WHAT YOU NEED TO DO: How do the records below read from their first line through the line containing "and lying flat."? Write those lines out exactly.

SUPPLIED MATERIAL:
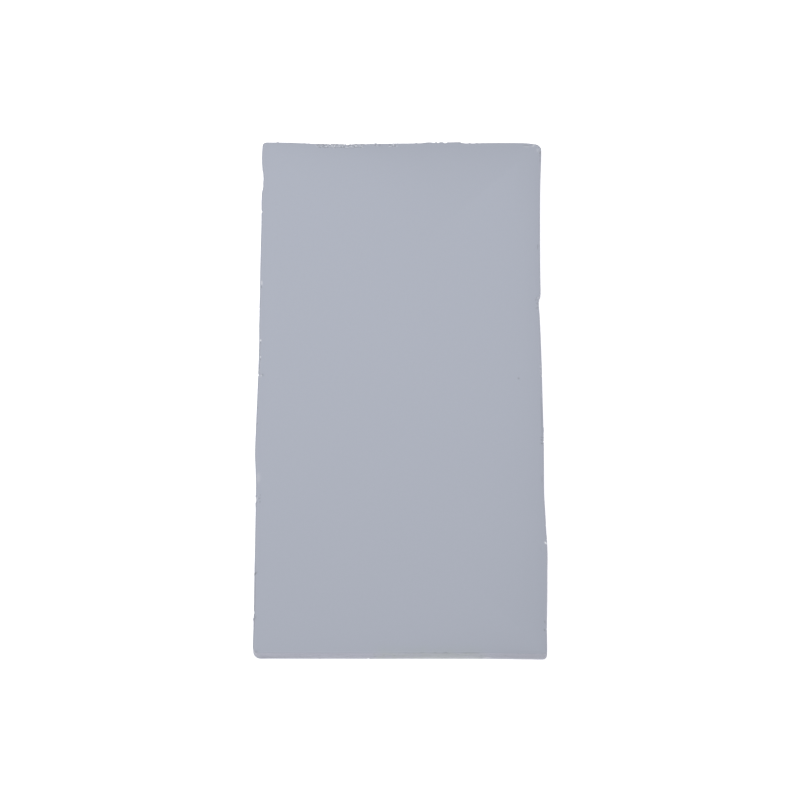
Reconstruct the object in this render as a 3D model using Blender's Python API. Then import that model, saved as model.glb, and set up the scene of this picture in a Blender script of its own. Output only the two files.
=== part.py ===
"""A thermal pad sheet: one slab of soft, ceramic-filled silicone, cut by hand and lying flat.

The sheet is a single solid in metres, with +Z up. Its origin is on the underside, at the
middle of the rectangle that the cuts aim at. +Y runs along the sheet to its far short edge.
"""

import math

import bmesh
import bpy

# The rectangle that the blade follows, and the stock that it cuts.
LENGTH = 0.080
WIDTH = 0.040
THICKNESS = 0.002

# The corners, named as seen with the near short edge towards the viewer.
NEAR_LEFT_RADIUS = 0.00105
NEAR_RIGHT_RADIUS = 0.00065
FAR_RIGHT_RADIUS = 0.00105
FAR_LEFT_RADIUS = 0.0006
CORNER_STEPS = 5

# The section at a cut. The blade rolls the upper edge over, and the surface beside it sinks
# a little. Against the cutting board, the lower edge stays almost sharp.
UPPER_EDGE_RADIUS = 0.0002
LOWER_EDGE_RADIUS = 0.0001
EDGE_SINK = 0.00008
EDGE_SINK_WIDTH = 0.003
UPPER_EDGE_STEPS = 3
LOWER_EDGE_STEPS = 2
EDGE_SINK_STEPS = 3

# How each cut strays from the true rectangle. A point is (place along the side, stray),
# with the place from -0.5 to 0.5 of the side, towards +X or +Y. The stray is a share of
# CUT_WANDER, outward where it is positive. The right cut has a step where the blade was
# set down a second time, and the left cut has a bulge and a dent. The near cut also leans: its
# foot stands out further than its upper edge.
CUT_WANDER = 0.0004
NEAR_LEAN = 0.0001
RIGHT_CUT = [
    (-0.50, -0.20), (-0.45, -0.11), (-0.39, 0.26), (-0.35, 0.44), (-0.32, 0.58), (-0.29, 0.50),
    (-0.275, 0.33), (-0.25, 0.19), (-0.20, -0.14), (-0.10, 0.05), (0.00, -0.08), (0.05, -0.13),
    (0.10, -0.30), (0.15, -0.55), (0.166, -0.75), (0.179, -0.70), (0.187, -0.42), (0.194, -0.05),
    (0.205, -0.02), (0.25, 0.02), (0.33, 0.23), (0.40, 0.54), (0.45, 0.96), (0.50, 1.42),
]
LEFT_CUT = [
    (-0.50, 0.02), (-0.42, -0.12), (-0.37, -0.06), (-0.30, -0.06), (-0.19, 0.00), (-0.155, 0.26),
    (-0.125, 0.55), (-0.06, 0.36), (0.01, 0.08), (0.095, -0.12), (0.13, 0.02), (0.20, -0.04),
    (0.235, 0.00), (0.29, -0.04), (0.35, -0.09), (0.385, -0.02), (0.398, -0.06), (0.408, -0.44),
    (0.418, -0.45), (0.428, -0.53), (0.438, -0.38), (0.449, -0.26), (0.456, 0.06), (0.475, 0.20),
    (0.50, 0.00),
]
FAR_CUT = [
    (-0.50, 0.50), (-0.44, 0.46), (-0.40, 0.40), (-0.36, 0.18), (-0.30, -0.08), (-0.24, -0.13),
    (-0.175, -0.24), (-0.14, -0.06), (-0.115, -0.17), (-0.09, -0.10), (0.00, 0.05), (0.08, 0.18),
    (0.11, 0.42), (0.15, 0.50), (0.18, 0.46), (0.217, 0.52), (0.232, 0.18), (0.265, 0.10),
    (0.33, 0.28), (0.43, 0.26), (0.46, 0.15), (0.475, 0.02), (0.50, -0.48),
]
NEAR_CUT = [
    (-0.50, 0.29), (-0.44, 0.26), (-0.35, 0.31), (-0.25, 0.31), (-0.15, 0.33), (0.00, 0.33),
    (0.10, 0.31), (0.20, 0.34), (0.27, 0.35), (0.32, 0.36), (0.42, 0.51), (0.50, 0.66),
]
CUT_STEPS = 3

# The look of the silicone: a matt, slightly blue grey.
SILICONE_COLOUR = (0.42, 0.45, 0.51, 1.0)
SILICONE_ROUGHNESS = 0.62


def clear_scene():
    for thing in list(bpy.data.objects):
        bpy.data.objects.remove(thing, do_unlink=True)


def slope_at(cut, index):
    """Slope of a cut's smooth line at one of its points."""
    before = cut[max(index - 1, 0)]
    after = cut[min(index + 1, len(cut) - 1)]
    return (after[1] - before[1]) / (after[0] - before[0])


def stray_at(cut, place):
    """How far a cut lies outside the true rectangle at a place along its side, in metres."""
    index = 0
    while index < len(cut) - 2 and cut[index + 1][0] < place:
        index += 1
    (start, low), (end, high) = cut[index], cut[index + 1]
    span = end - start
    t = (place - start) / span
    share = (
        low * (1 + 2 * t) * (1 - t) ** 2
        + high * (3 - 2 * t) * t**2
        + slope_at(cut, index) * span * t * (1 - t) ** 2
        - slope_at(cut, index + 1) * span * t**2 * (1 - t)
    )
    return share * CUT_WANDER


def places_between(cut, low, high):
    """Places on a cut, CUT_STEPS to each stretch between its points, inside low and high."""
    places = []
    for (start, _), (end, _) in zip(cut, cut[1:]):
        places += [start + (end - start) * step / CUT_STEPS for step in range(CUT_STEPS)]
    return [place for place in places if low < place < high]


def corner(x_cut, y_cut, x_sign, y_sign, radius):
    """One rounded corner, counter-clockwise, where the cuts across X and across Y meet."""
    x_stray = stray_at(x_cut, y_sign * (0.5 - radius / LENGTH))
    y_stray = stray_at(y_cut, x_sign * (0.5 - (radius - x_stray) / WIDTH))
    centre_x = x_sign * (WIDTH / 2 + x_stray - radius)
    centre_y = y_sign * (LENGTH / 2 + y_stray - radius)
    first = math.atan2(y_sign, x_sign) - math.pi / 4
    turns = [first + math.pi / 2 * step / CORNER_STEPS for step in range(CORNER_STEPS + 1)]
    return [
        (centre_x + radius * math.cos(turn), centre_y + radius * math.sin(turn))
        for turn in turns
    ]


def long_side(cut, x_sign, near_radius, far_radius):
    """Points of a cut across X between its corners, from the near end to the far end."""
    near = near_radius / LENGTH - 0.5
    far = 0.5 - far_radius / LENGTH
    return [
        (x_sign * (WIDTH / 2 + stray_at(cut, place)), place * LENGTH)
        for place in places_between(cut, near, far)
    ]


def short_side(cut, y_sign, left_radius, right_radius):
    """Points of a cut across Y between its corners, from the left end to the right end."""
    left = left_radius / WIDTH - 0.5
    right = 0.5 - right_radius / WIDTH
    return [
        (place * WIDTH, y_sign * (LENGTH / 2 + stray_at(cut, place)))
        for place in places_between(cut, left, right)
    ]


def outline():
    """The cut edge seen from above, counter-clockwise from the near right corner."""
    right = long_side(RIGHT_CUT, 1, NEAR_RIGHT_RADIUS, FAR_RIGHT_RADIUS)
    far = short_side(FAR_CUT, 1, FAR_LEFT_RADIUS, FAR_RIGHT_RADIUS)
    left = long_side(LEFT_CUT, -1, NEAR_LEFT_RADIUS, FAR_LEFT_RADIUS)
    near = short_side(NEAR_CUT, -1, NEAR_LEFT_RADIUS, NEAR_RIGHT_RADIUS)
    return (
        corner(RIGHT_CUT, NEAR_CUT, 1, -1, NEAR_RIGHT_RADIUS)
        + right
        + corner(RIGHT_CUT, FAR_CUT, 1, 1, FAR_RIGHT_RADIUS)
        + far[::-1]
        + corner(LEFT_CUT, FAR_CUT, -1, 1, FAR_LEFT_RADIUS)
        + left[::-1]
        + corner(LEFT_CUT, NEAR_CUT, -1, -1, NEAR_LEFT_RADIUS)
        + near
    )


def section():
    """The rim's section from the underside to the top, as (inset, height) pairs."""
    rim_height = THICKNESS - EDGE_SINK
    rows = []
    for step in range(LOWER_EDGE_STEPS + 1):
        turn = math.pi / 2 * step / LOWER_EDGE_STEPS
        inset = LOWER_EDGE_RADIUS * (1 - math.sin(turn))
        rows.append((inset, LOWER_EDGE_RADIUS * (1 - math.cos(turn))))
    for step in range(UPPER_EDGE_STEPS + 1):
        turn = math.pi / 2 * step / UPPER_EDGE_STEPS
        inset = UPPER_EDGE_RADIUS * (1 - math.cos(turn))
        rows.append((inset, rim_height - UPPER_EDGE_RADIUS * (1 - math.sin(turn))))
    for step in range(1, EDGE_SINK_STEPS + 1):
        share = step / EDGE_SINK_STEPS
        inset = UPPER_EDGE_RADIUS + (EDGE_SINK_WIDTH - UPPER_EDGE_RADIUS) * share
        rows.append((inset, THICKNESS - EDGE_SINK * (1 - share) ** 2))
    return rows


def ring(mesh, points, inset, height):
    """The outline as a ring of vertices, drawn in from every side and set at a height."""
    across = 1 - inset / (WIDTH / 2)
    far_part = 1 - inset / (LENGTH / 2)
    near_part = far_part - NEAR_LEAN / (LENGTH / 2) * height / THICKNESS
    return [
        mesh.verts.new((x * across, y * (near_part if y < 0 else far_part), height))
        for x, y in points
    ]


def build_sheet(points, rows):
    """The closed skin: a ring for each row of the section, and a flat face at each end."""
    mesh = bmesh.new()
    rings = [ring(mesh, points, inset, height) for inset, height in rows]
    for lower, upper in zip(rings, rings[1:]):
        for i in range(len(points)):
            mesh.faces.new((lower[i - 1], lower[i], upper[i], upper[i - 1]))
    mesh.faces.new(rings[0][::-1])
    mesh.faces.new(rings[-1])
    data = bpy.data.meshes.new("pad_sheet")
    mesh.to_mesh(data)
    mesh.free()
    return data


def silicone():
    material = bpy.data.materials.new("silicone")
    material.use_nodes = True
    shader = material.node_tree.nodes["Principled BSDF"]
    shader.inputs["Base Color"].default_value = SILICONE_COLOUR
    shader.inputs["Roughness"].default_value = SILICONE_ROUGHNESS
    shader.inputs["Metallic"].default_value = 0.0
    return material


def main():
    clear_scene()
    data = build_sheet(outline(), section())
    data.materials.append(silicone())
    data.shade_smooth()
    data.set_sharp_from_angle(angle=math.radians(40))
    sheet = bpy.data.objects.new("pad_sheet", data)
    bpy.context.scene.collection.objects.link(sheet)


main()
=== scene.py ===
"""Looks of the thermal pad sheet: a slab of soft grey silicone, cut by hand, on a white table.

The solid's own outline is read from the frame. A fine skin is built over it, with the blade's
streaks on the cut faces, torn and ragged stretches on the rim, and a slightly uneven top.
"""

import math

import bpy
import numpy as np
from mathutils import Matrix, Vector, geometry, noise


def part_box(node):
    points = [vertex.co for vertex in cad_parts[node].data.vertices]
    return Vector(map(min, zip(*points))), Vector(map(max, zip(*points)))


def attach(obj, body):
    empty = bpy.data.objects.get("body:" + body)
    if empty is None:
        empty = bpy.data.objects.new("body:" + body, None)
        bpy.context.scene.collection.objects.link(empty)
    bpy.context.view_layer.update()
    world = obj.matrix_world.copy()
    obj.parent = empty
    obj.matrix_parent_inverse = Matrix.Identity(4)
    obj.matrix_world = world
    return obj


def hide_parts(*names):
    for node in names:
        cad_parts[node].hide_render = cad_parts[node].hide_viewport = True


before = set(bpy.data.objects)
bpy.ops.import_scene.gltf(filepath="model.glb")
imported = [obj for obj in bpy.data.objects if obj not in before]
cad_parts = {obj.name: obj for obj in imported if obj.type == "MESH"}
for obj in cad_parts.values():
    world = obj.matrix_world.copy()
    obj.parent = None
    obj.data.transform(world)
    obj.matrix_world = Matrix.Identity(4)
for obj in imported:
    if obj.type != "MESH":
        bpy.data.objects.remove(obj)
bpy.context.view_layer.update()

MM = 0.001
NODE = "pad_sheet"
LOW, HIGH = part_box(NODE)
THICKNESS = HIGH.z - LOW.z
HALF_WIDTH = (HIGH.x - LOW.x) / 2
HALF_LENGTH = (HIGH.y - LOW.y) / 2

# The camera, fitted to the outline in the photograph. It looks along +Y and down.
CAMERA_ELEVATION = math.radians(63.53)
CAMERA_DISTANCE = 0.5071
CAMERA_TARGET = Vector((-0.032 * MM, -0.78 * MM, 0.0))
CAMERA_LENS = 162.06
CAMERA_SENSOR = 36.0

# The white table and the light.
TABLE_SIZE = 3.0
TABLE_GAP = 0.02 * MM
TABLE_COLOUR = (0.92, 0.92, 0.92, 1.0)
TABLE_ROUGHNESS = 0.9
TABLE_GLOW = 0.50
WHITE = (1.0, 1.0, 1.0, 1.0)
SKY_STRENGTH = 0.74
KEY_PLACE = Vector((-24 * MM, 44 * MM, 150 * MM))
KEY_SIZE = 0.10
KEY_POWER = 0.073
FILL_PLACE = Vector((0.0, -0.60, 0.30))
FILL_SIZE = 0.50
FILL_POWER = 0.25

# The mesh: points along the cut, steps round its lower edge and its rim, and the spacing of the
# grids that fill the top and the underside.
STATIONS = 3072
LOWER_STEPS = 2
RIM_STEPS = 4
TOP_GRID = 0.5 * MM
UNDER_GRID = 1.6 * MM

# The section at the cut. The rim is rolled over, but it is crisp on the near cut. Rows under the
# sheet are insets, and rows on the top are shares of the width that sinks, each with its stride
# from station to station. Rows up the cut face are shares of its height.
LOWER_RADIUS = 0.1 * MM
RIM_RADIUS = 0.22 * MM
CRISP_RIM_RADIUS = 0.015 * MM
CREASED_RIM_RADIUS = 0.08 * MM
SINK = 0.08 * MM
SINK_WIDTH = 3.0 * MM
UNDER_ROWS = ((2.8 * MM, 8), (1.6 * MM, 4), (0.7 * MM, 2))
WALL_ROWS = (0.14, 0.28, 0.42, 0.56, 0.70, 0.83, 0.95)
SINK_ROWS = (
    (0.012, 1), (0.05, 1), (0.09, 1), (0.135, 1), (0.19, 1), (0.26, 1),
    (0.37, 2), (0.50, 2), (0.64, 4), (0.82, 4), (1.0, 4),
)

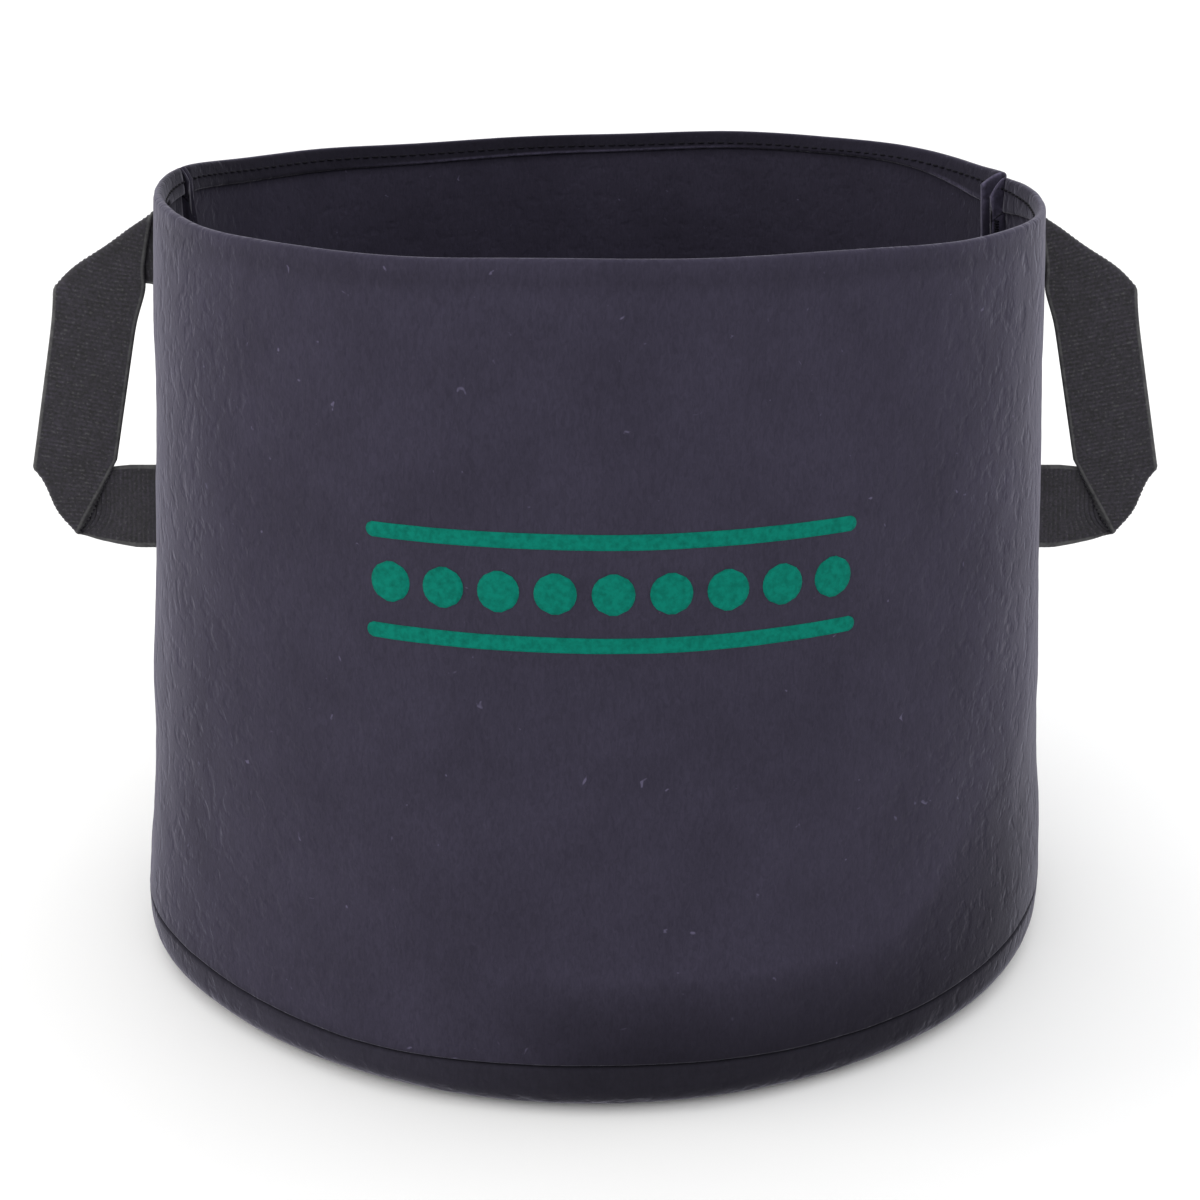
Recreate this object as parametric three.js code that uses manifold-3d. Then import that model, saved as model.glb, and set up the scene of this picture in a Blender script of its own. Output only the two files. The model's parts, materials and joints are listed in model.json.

RESULT BELOW:
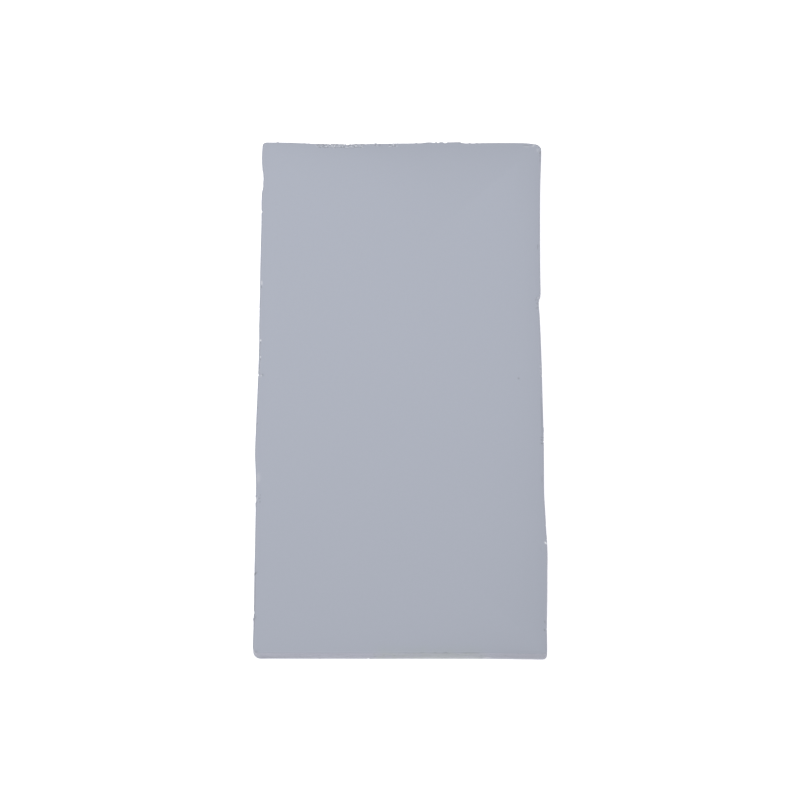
Reconstruct the object in this render as a 3D model using Blender's Python API. Then import that model, saved as model.glb, and set up the scene of this picture in a Blender script of its own. Output only the two files.
=== part.py ===
"""A thermal pad sheet: one slab of soft, ceramic-filled silicone, cut by hand and lying flat.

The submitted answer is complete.